■ THE TASK ■
Reproduce the material that follows, please, but only from its first line to the line containing "return NOZZLE_RECESS + floor", inclusive.

■ MATERIAL ■
== == ==
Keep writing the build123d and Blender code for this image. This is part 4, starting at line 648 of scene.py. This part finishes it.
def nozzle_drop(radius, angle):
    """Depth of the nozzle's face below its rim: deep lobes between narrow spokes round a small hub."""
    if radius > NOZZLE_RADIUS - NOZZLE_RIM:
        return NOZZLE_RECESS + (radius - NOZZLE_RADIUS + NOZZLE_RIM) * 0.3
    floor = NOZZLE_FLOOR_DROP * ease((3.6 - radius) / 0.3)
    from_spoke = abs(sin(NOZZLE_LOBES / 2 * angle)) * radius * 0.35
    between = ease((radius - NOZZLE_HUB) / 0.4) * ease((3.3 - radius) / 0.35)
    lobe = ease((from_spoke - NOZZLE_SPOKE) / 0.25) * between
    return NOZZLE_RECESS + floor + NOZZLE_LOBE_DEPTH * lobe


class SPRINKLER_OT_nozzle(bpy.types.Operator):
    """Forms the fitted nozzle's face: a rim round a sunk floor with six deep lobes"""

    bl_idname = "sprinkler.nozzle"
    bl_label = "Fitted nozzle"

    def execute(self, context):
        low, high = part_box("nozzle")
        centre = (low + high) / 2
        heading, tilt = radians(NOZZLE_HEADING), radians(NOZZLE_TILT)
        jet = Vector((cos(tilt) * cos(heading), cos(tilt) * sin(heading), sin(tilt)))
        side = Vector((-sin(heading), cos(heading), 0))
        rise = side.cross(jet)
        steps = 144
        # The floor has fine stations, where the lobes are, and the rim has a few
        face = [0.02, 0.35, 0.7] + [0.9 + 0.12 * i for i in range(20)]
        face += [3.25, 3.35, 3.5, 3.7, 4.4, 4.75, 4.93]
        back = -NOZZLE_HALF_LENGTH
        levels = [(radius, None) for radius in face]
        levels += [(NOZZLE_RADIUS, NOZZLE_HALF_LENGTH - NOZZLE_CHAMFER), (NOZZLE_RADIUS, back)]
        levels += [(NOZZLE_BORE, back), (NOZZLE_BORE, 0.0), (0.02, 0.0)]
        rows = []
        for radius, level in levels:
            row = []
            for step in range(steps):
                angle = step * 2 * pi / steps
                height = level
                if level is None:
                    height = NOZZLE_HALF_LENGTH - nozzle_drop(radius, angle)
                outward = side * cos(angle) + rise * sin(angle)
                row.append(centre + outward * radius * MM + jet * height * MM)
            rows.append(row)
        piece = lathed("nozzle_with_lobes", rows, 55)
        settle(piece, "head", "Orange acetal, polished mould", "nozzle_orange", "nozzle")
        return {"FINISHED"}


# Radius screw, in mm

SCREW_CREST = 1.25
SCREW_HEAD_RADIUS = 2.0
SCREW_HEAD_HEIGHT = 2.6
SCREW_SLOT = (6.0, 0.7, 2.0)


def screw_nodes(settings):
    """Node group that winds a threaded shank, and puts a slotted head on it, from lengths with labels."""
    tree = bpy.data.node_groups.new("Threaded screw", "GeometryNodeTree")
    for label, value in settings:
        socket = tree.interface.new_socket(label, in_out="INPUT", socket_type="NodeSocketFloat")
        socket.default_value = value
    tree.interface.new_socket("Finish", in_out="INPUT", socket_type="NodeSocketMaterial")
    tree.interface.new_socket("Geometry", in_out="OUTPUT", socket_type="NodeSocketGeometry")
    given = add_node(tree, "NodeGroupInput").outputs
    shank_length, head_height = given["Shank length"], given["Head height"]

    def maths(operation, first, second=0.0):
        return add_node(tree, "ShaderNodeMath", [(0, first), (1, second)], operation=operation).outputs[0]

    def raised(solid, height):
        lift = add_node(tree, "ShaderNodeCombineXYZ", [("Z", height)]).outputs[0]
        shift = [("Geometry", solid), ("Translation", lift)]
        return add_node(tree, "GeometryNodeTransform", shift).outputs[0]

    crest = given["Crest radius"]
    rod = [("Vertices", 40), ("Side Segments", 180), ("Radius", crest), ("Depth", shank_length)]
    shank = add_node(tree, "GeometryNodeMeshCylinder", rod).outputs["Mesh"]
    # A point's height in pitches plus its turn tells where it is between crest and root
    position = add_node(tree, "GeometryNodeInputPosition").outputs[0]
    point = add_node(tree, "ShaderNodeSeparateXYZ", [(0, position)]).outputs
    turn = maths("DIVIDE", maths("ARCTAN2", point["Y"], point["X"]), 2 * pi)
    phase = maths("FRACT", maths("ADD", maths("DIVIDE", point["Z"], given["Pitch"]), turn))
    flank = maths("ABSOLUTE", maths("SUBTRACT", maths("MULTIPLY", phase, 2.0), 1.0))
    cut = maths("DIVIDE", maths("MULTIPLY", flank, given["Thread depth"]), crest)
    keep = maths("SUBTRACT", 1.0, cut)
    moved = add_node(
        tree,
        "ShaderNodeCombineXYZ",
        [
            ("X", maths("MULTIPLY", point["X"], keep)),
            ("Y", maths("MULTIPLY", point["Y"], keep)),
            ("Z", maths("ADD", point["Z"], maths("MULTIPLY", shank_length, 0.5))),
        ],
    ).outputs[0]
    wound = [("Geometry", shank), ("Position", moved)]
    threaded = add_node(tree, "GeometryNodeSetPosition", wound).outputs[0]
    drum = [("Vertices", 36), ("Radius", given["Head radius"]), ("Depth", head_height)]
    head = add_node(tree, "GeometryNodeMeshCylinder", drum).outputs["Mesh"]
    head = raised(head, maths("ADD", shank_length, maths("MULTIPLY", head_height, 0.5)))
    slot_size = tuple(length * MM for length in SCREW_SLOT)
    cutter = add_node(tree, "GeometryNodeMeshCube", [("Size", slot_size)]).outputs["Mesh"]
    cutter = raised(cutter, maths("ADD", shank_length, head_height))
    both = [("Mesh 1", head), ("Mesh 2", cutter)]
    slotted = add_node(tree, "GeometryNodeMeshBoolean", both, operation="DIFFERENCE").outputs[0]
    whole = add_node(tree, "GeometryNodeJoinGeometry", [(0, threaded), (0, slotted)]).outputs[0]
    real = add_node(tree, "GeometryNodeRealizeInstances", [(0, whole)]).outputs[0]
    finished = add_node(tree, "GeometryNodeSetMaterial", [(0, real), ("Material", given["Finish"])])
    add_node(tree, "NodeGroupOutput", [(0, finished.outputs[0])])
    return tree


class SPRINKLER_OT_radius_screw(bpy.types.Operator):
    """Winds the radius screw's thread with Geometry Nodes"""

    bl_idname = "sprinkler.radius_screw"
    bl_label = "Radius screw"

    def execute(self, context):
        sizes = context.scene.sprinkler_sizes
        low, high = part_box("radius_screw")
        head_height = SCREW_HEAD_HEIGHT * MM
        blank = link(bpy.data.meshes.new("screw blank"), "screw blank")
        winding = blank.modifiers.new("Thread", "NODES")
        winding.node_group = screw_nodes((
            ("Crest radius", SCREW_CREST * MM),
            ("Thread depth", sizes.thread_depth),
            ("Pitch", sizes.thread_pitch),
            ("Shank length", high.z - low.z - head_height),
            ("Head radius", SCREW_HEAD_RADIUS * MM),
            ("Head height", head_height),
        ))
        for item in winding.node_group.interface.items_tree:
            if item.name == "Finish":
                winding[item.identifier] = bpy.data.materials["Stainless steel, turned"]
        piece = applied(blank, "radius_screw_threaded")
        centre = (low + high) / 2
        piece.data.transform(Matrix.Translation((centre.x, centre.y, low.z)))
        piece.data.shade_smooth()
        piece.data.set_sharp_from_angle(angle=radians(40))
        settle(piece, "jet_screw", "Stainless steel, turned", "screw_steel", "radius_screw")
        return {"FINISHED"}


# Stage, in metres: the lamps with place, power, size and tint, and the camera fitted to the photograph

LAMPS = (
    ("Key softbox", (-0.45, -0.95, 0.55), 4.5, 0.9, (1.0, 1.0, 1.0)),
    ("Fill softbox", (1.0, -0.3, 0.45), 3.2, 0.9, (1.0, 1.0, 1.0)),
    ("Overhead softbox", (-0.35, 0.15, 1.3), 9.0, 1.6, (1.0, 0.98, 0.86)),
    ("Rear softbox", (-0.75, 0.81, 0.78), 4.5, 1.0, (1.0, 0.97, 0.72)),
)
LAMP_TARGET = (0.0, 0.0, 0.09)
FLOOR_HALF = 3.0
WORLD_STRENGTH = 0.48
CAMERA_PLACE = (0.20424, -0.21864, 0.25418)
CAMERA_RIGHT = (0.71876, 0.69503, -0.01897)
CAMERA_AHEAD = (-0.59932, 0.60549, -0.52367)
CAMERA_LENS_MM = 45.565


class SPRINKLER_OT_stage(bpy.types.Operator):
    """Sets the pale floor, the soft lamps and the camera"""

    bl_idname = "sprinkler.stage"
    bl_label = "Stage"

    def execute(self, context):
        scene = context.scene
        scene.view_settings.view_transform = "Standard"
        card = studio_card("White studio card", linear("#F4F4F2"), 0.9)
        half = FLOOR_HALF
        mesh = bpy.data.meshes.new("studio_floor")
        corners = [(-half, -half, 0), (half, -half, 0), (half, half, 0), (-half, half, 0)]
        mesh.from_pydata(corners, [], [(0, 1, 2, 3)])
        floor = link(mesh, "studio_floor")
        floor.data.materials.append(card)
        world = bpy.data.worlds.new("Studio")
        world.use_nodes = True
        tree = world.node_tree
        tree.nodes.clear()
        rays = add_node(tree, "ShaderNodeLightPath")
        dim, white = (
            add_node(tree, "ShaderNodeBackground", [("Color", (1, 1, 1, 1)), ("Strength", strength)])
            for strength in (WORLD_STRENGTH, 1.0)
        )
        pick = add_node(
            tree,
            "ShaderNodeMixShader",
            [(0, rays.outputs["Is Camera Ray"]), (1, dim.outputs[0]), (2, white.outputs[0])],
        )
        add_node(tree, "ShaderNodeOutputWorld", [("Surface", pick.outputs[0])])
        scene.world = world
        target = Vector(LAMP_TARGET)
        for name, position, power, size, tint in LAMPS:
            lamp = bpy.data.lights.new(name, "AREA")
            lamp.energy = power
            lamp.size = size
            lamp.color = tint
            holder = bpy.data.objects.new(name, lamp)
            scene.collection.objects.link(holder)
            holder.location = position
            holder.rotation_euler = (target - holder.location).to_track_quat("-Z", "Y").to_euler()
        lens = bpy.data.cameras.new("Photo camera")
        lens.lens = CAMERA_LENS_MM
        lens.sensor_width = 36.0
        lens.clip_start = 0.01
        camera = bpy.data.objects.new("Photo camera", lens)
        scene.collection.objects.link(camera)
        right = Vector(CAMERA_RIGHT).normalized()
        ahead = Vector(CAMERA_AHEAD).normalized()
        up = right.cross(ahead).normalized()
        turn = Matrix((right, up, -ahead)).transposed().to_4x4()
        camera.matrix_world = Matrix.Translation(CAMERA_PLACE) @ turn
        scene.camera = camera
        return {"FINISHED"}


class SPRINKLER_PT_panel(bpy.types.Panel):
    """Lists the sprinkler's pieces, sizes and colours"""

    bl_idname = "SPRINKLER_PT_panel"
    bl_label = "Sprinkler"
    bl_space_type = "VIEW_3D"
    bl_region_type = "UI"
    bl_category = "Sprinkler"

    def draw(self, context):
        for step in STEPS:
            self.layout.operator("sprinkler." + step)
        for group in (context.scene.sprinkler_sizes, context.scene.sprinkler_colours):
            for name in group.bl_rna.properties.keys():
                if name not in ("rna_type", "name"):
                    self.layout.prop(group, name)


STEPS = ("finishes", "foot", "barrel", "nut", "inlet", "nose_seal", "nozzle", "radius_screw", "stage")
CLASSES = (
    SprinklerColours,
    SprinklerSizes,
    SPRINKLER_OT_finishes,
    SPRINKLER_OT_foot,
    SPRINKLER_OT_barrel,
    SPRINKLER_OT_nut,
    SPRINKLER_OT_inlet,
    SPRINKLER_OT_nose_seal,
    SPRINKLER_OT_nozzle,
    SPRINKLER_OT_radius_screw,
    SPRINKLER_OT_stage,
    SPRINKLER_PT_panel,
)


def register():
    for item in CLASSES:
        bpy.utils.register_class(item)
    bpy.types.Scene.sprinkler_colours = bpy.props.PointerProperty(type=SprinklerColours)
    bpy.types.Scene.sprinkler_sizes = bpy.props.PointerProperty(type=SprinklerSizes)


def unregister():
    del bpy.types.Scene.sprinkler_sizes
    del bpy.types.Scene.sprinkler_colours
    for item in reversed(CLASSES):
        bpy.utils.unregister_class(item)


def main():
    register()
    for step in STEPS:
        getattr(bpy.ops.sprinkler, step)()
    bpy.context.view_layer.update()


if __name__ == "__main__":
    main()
== == ==
■ COMPLETED EXERCISE ■
Keep writing the build123d and Blender code for this image. This is part 4, starting at line 648 of scene.py. This part finishes it.
def nozzle_drop(radius, angle):
    """Depth of the nozzle's face below its rim: deep lobes between narrow spokes round a small hub."""
    if radius > NOZZLE_RADIUS - NOZZLE_RIM:
        return NOZZLE_RECESS + (radius - NOZZLE_RADIUS + NOZZLE_RIM) * 0.3
    floor = NOZZLE_FLOOR_DROP * ease((3.6 - radius) / 0.3)
    from_spoke = abs(sin(NOZZLE_LOBES / 2 * angle)) * radius * 0.35
    between = ease((radius - NOZZLE_HUB) / 0.4) * ease((3.3 - radius) / 0.35)
    lobe = ease((from_spoke - NOZZLE_SPOKE) / 0.25) * between
    return NOZZLE_RECESS + floor + NOZZLE_LOBE_DEPTH * lobe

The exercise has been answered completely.